▸ **PROBLEM STATEMENT**: Locate the line that contains "Write part 4", then copy it and all later lines of the data below exactly, through the last one.

Scripts that build objects:
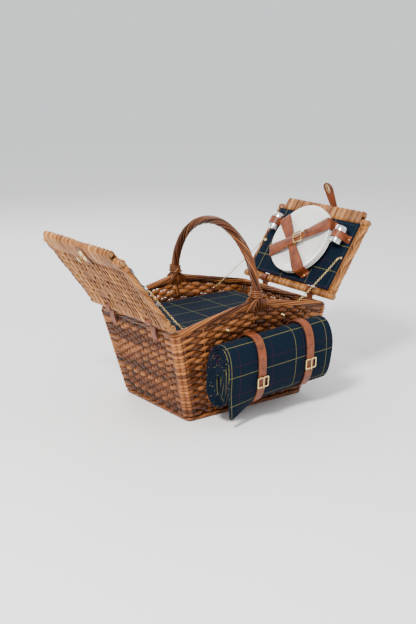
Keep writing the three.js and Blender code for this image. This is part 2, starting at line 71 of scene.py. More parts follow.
def add_camera():
    data = bpy.data.cameras.new("camera")
    data.lens = CAMERA_LENS
    data.sensor_width = 36.0
    camera = bpy.data.objects.new("camera", data)
    camera.location = CAMERA_PLACE
    camera.rotation_mode = "QUATERNION"
    camera.rotation_quaternion = (-Vector(CAMERA_BACK)).to_track_quat("-Z", "Y")
    bpy.context.scene.collection.objects.link(camera)
    bpy.context.scene.camera = camera


def add_light(name, place, size, power, colour=(1, 1, 1)):
    data = bpy.data.lights.new(name, "AREA")
    data.shape = "DISK"
    data.size = size
    data.energy = power
    data.color = colour
    light = bpy.data.objects.new(name, data)
    light.location = place
    light.rotation_mode = "QUATERNION"
    light.rotation_quaternion = (Vector((0, 0, 0.2)) - Vector(place)).to_track_quat("-Z", "Y")
    bpy.context.scene.collection.objects.link(light)


def add_studio():
    world = bpy.data.worlds.new("studio")
    world.use_nodes = True
    background = world.node_tree.nodes["Background"]
    background.inputs["Color"].default_value = SKY
    background.inputs["Strength"].default_value = 1.0
    bpy.context.scene.world = world
    add_light("key", (-2.1, -1.25, 2.6), 0.7, 170, (1.0, 0.97, 0.93))
    add_light("fill", (2.0, -2.2, 1.8), 2.0, 14, (0.95, 0.97, 1.0))
    add_light("back", (0.6, 2.4, 2.0), 1.6, 40)
    half = FLOOR_SIZE / 2
    mesh = bpy.data.meshes.new("floor")
    corners = [(-half, -half, 0), (half, -half, 0), (half, half, 0), (-half, half, 0)]
    mesh.from_pydata(corners, [], [(0, 1, 2, 3)])
    floor = bpy.data.objects.new("floor", mesh)
    paint = bpy.data.materials.new("white_floor")
    paint.use_nodes = True
    shader = paint.node_tree.nodes["Principled BSDF"]
    shader.inputs["Base Color"].default_value = (0.96, 0.96, 0.96, 1)
    shader.inputs["Roughness"].default_value = 0.9
    mesh.materials.append(paint)
    bpy.context.scene.collection.objects.link(floor)


# ---------------------------------------------------------------------------------------------
# Materials
# ---------------------------------------------------------------------------------------------
class Paint:
    """A material's nodes. A node's inputs are given as numbers, colours or other nodes' outputs."""

    def __init__(self, name, **sockets):
        self.material = bpy.data.materials.new(name)
        self.material.use_nodes = True
        self.tree = self.material.node_tree
        self.shader = self.tree.nodes["Principled BSDF"]
        for socket, value in sockets.items():
            self.set(self.shader, socket.replace("_", " "), value)

    def set(self, node, socket, value):
        target = node.inputs[socket]
        if isinstance(value, bpy.types.NodeSocket):
            self.tree.links.new(value, target)
        elif isinstance(value, tuple) and len(value) == 3 and len(target.default_value) == 4:
            target.default_value = (*value, 1)
        else:
            target.default_value = value

    def node(self, kind, inputs, output=0, **settings):
        node = self.tree.nodes.new(kind)
        for name, value in settings.items():
            setattr(node, name, value)
        for socket, value in inputs.items():
            self.set(node, socket, value)
        return node.outputs[output]

    def attribute(self, name, output="Vector"):
        return self.node("ShaderNodeAttribute", {}, output, attribute_name=name)

    def math(self, operation, a, b=0.0, c=0.0):
        return self.node("ShaderNodeMath", {0: a, 1: b, 2: c}, operation=operation)

    def mix(self, share, a, b):
        inputs = {"Factor": share, 6: a, 7: b}
        return self.node("ShaderNodeMix", inputs, 2, data_type="RGBA")

    def ramp(self, value, *stops):
        node = self.tree.nodes.new("ShaderNodeValToRGB")
        self.set(node, "Fac", value)
        elements = node.color_ramp.elements
        while len(elements) < len(stops):
            elements.new(1.0)
        for element, (place, colour) in zip(elements, stops):
            element.position = place
            element.color = (*colour, 1)
        return node.outputs[0]

    def noise(self, vector, scale, detail=3.0, stretch=(1, 1, 1)):
        if stretch != (1, 1, 1):
            inputs = {"Vector": vector, "Scale": stretch}
            vector = self.node("ShaderNodeMapping", inputs, vector_type="POINT")
        inputs = {"Vector": vector, "Scale": scale, "Detail": detail}
        return self.node("ShaderNodeTexNoise", inputs, "Fac")

    def finish(self, colour=None, roughness=None, bump=None, strength=0.3, distance=0.001):
        if colour is not None:
            self.set(self.shader, "Base Color", colour)
        if roughness is not None:
            self.set(self.shader, "Roughness", roughness)
        if bump is not None:
            inputs = {"Height": bump, "Strength": strength, "Distance": distance}
            normal = self.node("ShaderNodeBump", inputs)
            self.set(self.shader, "Normal", normal)
        return self.material


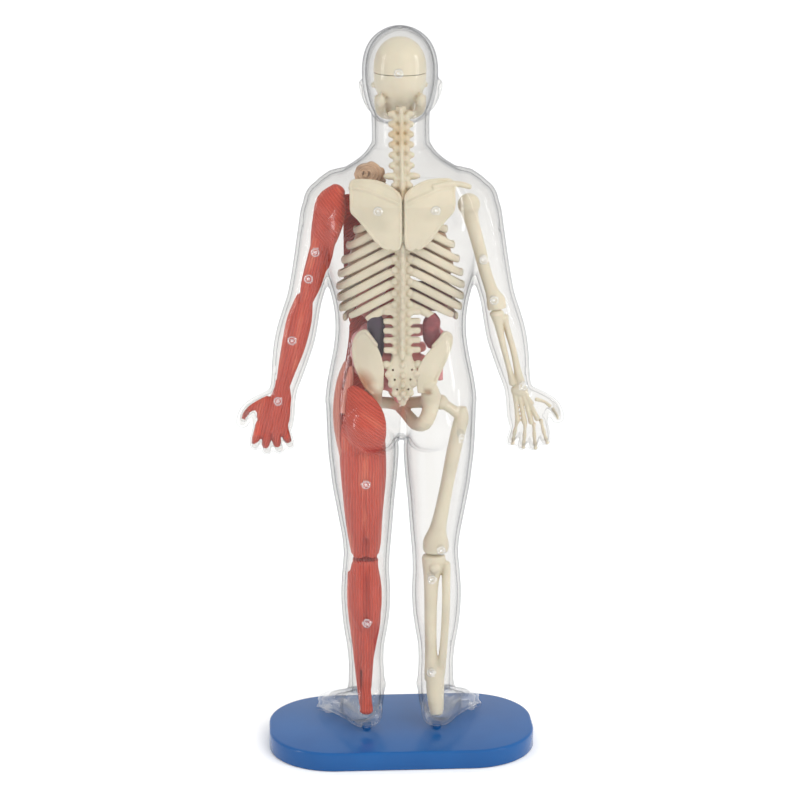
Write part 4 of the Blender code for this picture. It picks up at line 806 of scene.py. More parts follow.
def arm_muscle(room):
    rows = [
        [(25.6, 1.0, 240.0, 3.2, 4.4), (28.2, 1.2, 235.0, 6.2, 7.0), (29.8, 1.2, 227.0, 6.4, 7.0),
         (32.4, 1.0, 217.0, 4.8, 6.0), (34.8, 0.6, 209.0, 1.9, 3.0)],
        [(28.6, 4.6, 226.0, 2.6, 2.8), (31.2, 5.0, 214.0, 3.2, 3.2), (34.8, 4.0, 203.0, 2.8, 2.8),
         (38.4, 2.8, 193.0, 1.6, 1.8)],
        [(34.2, 4.2, 219.0, 2.4, 2.6), (36.2, 4.6, 210.0, 2.9, 3.0), (38.8, 3.6, 201.0, 2.4, 2.6),
         (39.8, 2.6, 193.0, 1.6, 1.7)],
        [(30.6, -2.6, 226.0, 3.4, 3.2), (34.2, -3.4, 212.0, 3.8, 3.6), (37.6, -2.8, 199.0, 3.0, 2.8),
         (40.0, -1.0, 191.0, 2.6, 2.6)],
        [(38.4, 1.8, 195.0, 2.2, 2.6), (39.4, 1.8, 186.0, 2.7, 3.0), (42.0, 1.8, 175.0, 2.5, 2.6),
         (45.4, 0.4, 164.0, 1.7, 1.9), (47.6, -0.4, 157.0, 1.3, 1.5)],
        [(41.0, 2.8, 193.0, 1.7, 2.0), (42.8, 3.0, 184.0, 2.3, 2.3), (45.2, 2.4, 174.0, 2.0, 2.1),
         (47.8, 0.8, 163.0, 1.5, 1.6), (49.2, 0.0, 157.0, 1.2, 1.2)],
        [(41.2, 0.0, 196.0, 1.6, 2.2), (44.4, 0.0, 187.0, 2.3, 2.8), (46.8, 0.0, 177.0, 2.1, 2.5),
         (49.2, -0.4, 166.0, 1.5, 1.7), (50.8, -0.8, 157.0, 1.1, 1.2)],
        [(42.0, -2.6, 190.0, 3.0, 2.6), (44.0, -2.8, 178.0, 3.4, 2.7), (47.4, -2.2, 164.0, 2.4, 1.9),
         (49.2, -1.6, 156.0, 2.2, 1.5)],
        [(49.4, -0.8, 159.0, 3.4, 1.9), (51.0, -0.8, 152.0, 5.9, 2.2), (52.8, -0.8, 145.0, 7.4, 2.0),
         (53.8, -1.0, 138.5, 7.2, 1.7)],
        [(52.4, -0.8, 152.4, 4.0, 2.2), (57.0, -1.0, 150.2, 3.2, 2.1), (62.0, -1.4, 147.4, 2.3, 1.8),
         (65.0, -1.7, 144.0, 1.5, 1.4)],
    ]
    for a, m, b, _ in FINGERS:
        rows.append([(50.6 + (a[0] - 53.0) * 0.45, 0.6, 153.0, 0.7, 0.7), (a[0], 0.3, 141.0, 1.7, 1.2),
                     (*m, 1.85, 1.5), (b[0], b[1] - 0.2, b[2] + 2.6, 1.5, 1.4)])
    ob = melt(make("arm_muscle", lambda bm: bellies(bm, rows)), 0.36, 1)
    return combine(ob, copy_of(room, "room"), "INTERSECT", solver="MANIFOLD")


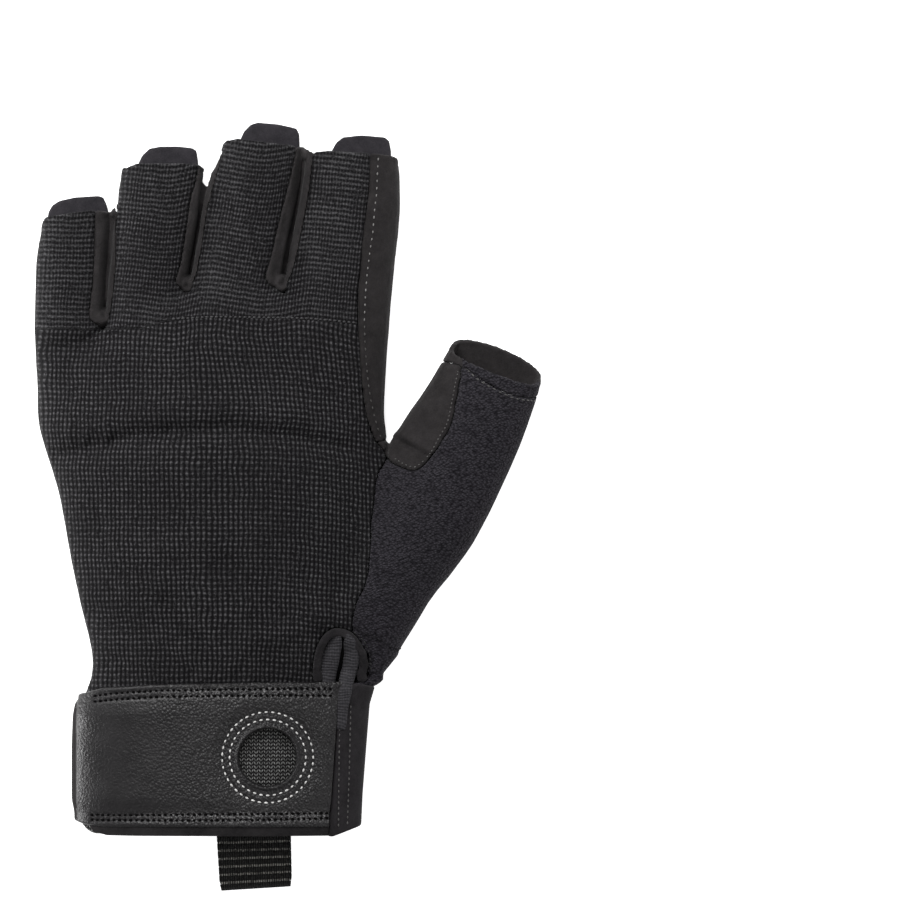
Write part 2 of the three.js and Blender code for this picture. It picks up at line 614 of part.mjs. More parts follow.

▸ **TASK RESULT**:
Write part 4 of the Blender code for this picture. It picks up at line 806 of scene.py. More parts follow.
def arm_muscle(room):
    rows = [
        [(25.6, 1.0, 240.0, 3.2, 4.4), (28.2, 1.2, 235.0, 6.2, 7.0), (29.8, 1.2, 227.0, 6.4, 7.0),
         (32.4, 1.0, 217.0, 4.8, 6.0), (34.8, 0.6, 209.0, 1.9, 3.0)],
        [(28.6, 4.6, 226.0, 2.6, 2.8), (31.2, 5.0, 214.0, 3.2, 3.2), (34.8, 4.0, 203.0, 2.8, 2.8),
         (38.4, 2.8, 193.0, 1.6, 1.8)],
        [(34.2, 4.2, 219.0, 2.4, 2.6), (36.2, 4.6, 210.0, 2.9, 3.0), (38.8, 3.6, 201.0, 2.4, 2.6),
         (39.8, 2.6, 193.0, 1.6, 1.7)],
        [(30.6, -2.6, 226.0, 3.4, 3.2), (34.2, -3.4, 212.0, 3.8, 3.6), (37.6, -2.8, 199.0, 3.0, 2.8),
         (40.0, -1.0, 191.0, 2.6, 2.6)],
        [(38.4, 1.8, 195.0, 2.2, 2.6), (39.4, 1.8, 186.0, 2.7, 3.0), (42.0, 1.8, 175.0, 2.5, 2.6),
         (45.4, 0.4, 164.0, 1.7, 1.9), (47.6, -0.4, 157.0, 1.3, 1.5)],
        [(41.0, 2.8, 193.0, 1.7, 2.0), (42.8, 3.0, 184.0, 2.3, 2.3), (45.2, 2.4, 174.0, 2.0, 2.1),
         (47.8, 0.8, 163.0, 1.5, 1.6), (49.2, 0.0, 157.0, 1.2, 1.2)],
        [(41.2, 0.0, 196.0, 1.6, 2.2), (44.4, 0.0, 187.0, 2.3, 2.8), (46.8, 0.0, 177.0, 2.1, 2.5),
         (49.2, -0.4, 166.0, 1.5, 1.7), (50.8, -0.8, 157.0, 1.1, 1.2)],
        [(42.0, -2.6, 190.0, 3.0, 2.6), (44.0, -2.8, 178.0, 3.4, 2.7), (47.4, -2.2, 164.0, 2.4, 1.9),
         (49.2, -1.6, 156.0, 2.2, 1.5)],
        [(49.4, -0.8, 159.0, 3.4, 1.9), (51.0, -0.8, 152.0, 5.9, 2.2), (52.8, -0.8, 145.0, 7.4, 2.0),
         (53.8, -1.0, 138.5, 7.2, 1.7)],
        [(52.4, -0.8, 152.4, 4.0, 2.2), (57.0, -1.0, 150.2, 3.2, 2.1), (62.0, -1.4, 147.4, 2.3, 1.8),
         (65.0, -1.7, 144.0, 1.5, 1.4)],
    ]
    for a, m, b, _ in FINGERS:
        rows.append([(50.6 + (a[0] - 53.0) * 0.45, 0.6, 153.0, 0.7, 0.7), (a[0], 0.3, 141.0, 1.7, 1.2),
                     (*m, 1.85, 1.5), (b[0], b[1] - 0.2, b[2] + 2.6, 1.5, 1.4)])
    ob = melt(make("arm_muscle", lambda bm: bellies(bm, rows)), 0.36, 1)
    return combine(ob, copy_of(room, "room"), "INTERSECT", solver="MANIFOLD")


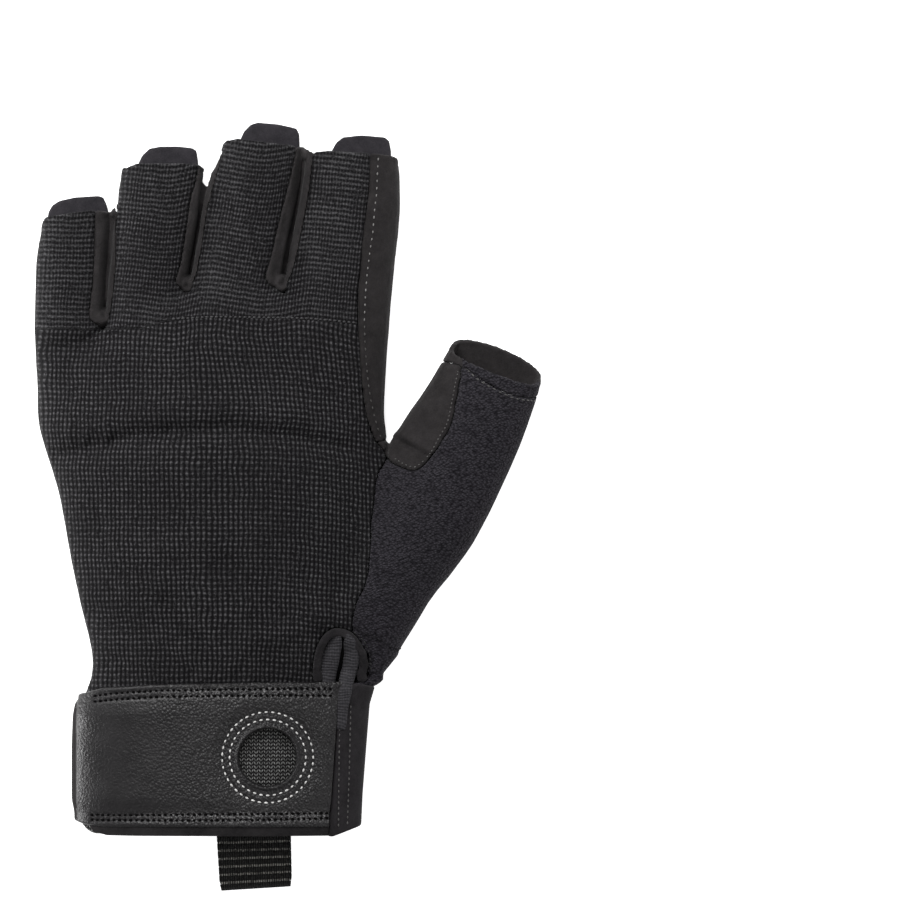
Write part 2 of the three.js and Blender code for this picture. It picks up at line 614 of part.mjs. More parts follow.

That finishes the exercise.